Hey, Ergo Proxy’s 2nd episode had some interesting animation near the end. You should check it out.

03/05/06 @ 08:25
gingersoll
gingersoll [Visitor]

This is a good bit of info about Dumala from the man himself…
http://161.58.124.223/archives/chap3.htm
Man I’d love to see this film projected on 35mm… But at least a DVD would be nice!

Speaking of wanted dvds… Winter Days has a korean release. I just got back from Seoul and seen an official release of the film there for 30000W. Might be old news, but just in case…

03/08/06 @ 03:55
Tsuka
Tsuka [Visitor]

Yes, Winter Days was released in Korea by Rabamajor. Unfortuantely, no english subtitles.
I have their National Film Board of Canada DVD release, nice product.

03/08/06 @ 14:52
Ben
Ben [Visitor]

gingersoll> Thanks for that link. It was fascinating reading. I hope everyone takes the time to read it.
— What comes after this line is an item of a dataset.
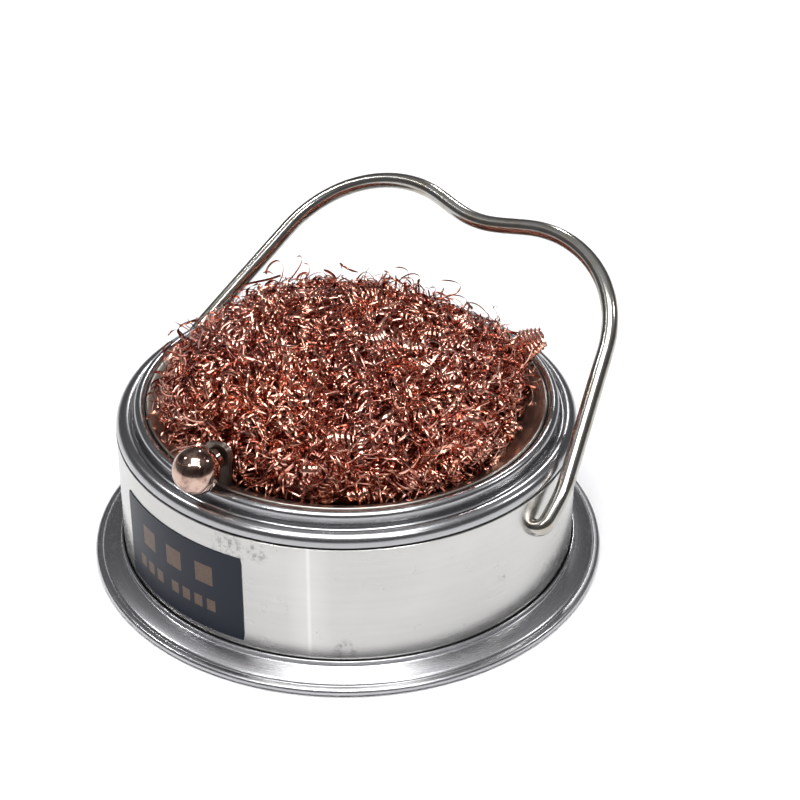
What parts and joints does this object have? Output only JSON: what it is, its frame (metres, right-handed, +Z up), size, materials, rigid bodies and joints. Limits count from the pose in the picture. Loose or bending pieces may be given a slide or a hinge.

I was very much in agreement with the whole notion of animation as needing to come from aggregate life experience and not from some instant color-by-numbers schooling.

03/08/06 @ 18:35
Random person
Random person [Visitor]

I read the link, and while I haven’t done or learnt any animation it was definitely an interesting read. The point about teachers being unable to make students experience life - that they have to go get it on their own - is something that I’m afraid many over here aren’t willing to do anymore… Some who I’ve talked to say that they believe art transcends life so they’d rather create a ‘purer’ art without being ’sullied’ by the coarseness of life, which is really quite silly if you believe that for art to transcend life it has to be based on life first. Meh.

Then again it’s not quite surprising considering the mentality of art students here.

I suppose it feels a bit out of place that I also want to express my surprise at Masayuki going to storyboard an ep of IGPX which doesn’t fit anything here - totally processed cheese, that show is… I don’t really like the direction IG (and coincidentially Ghibli) are going in exactly.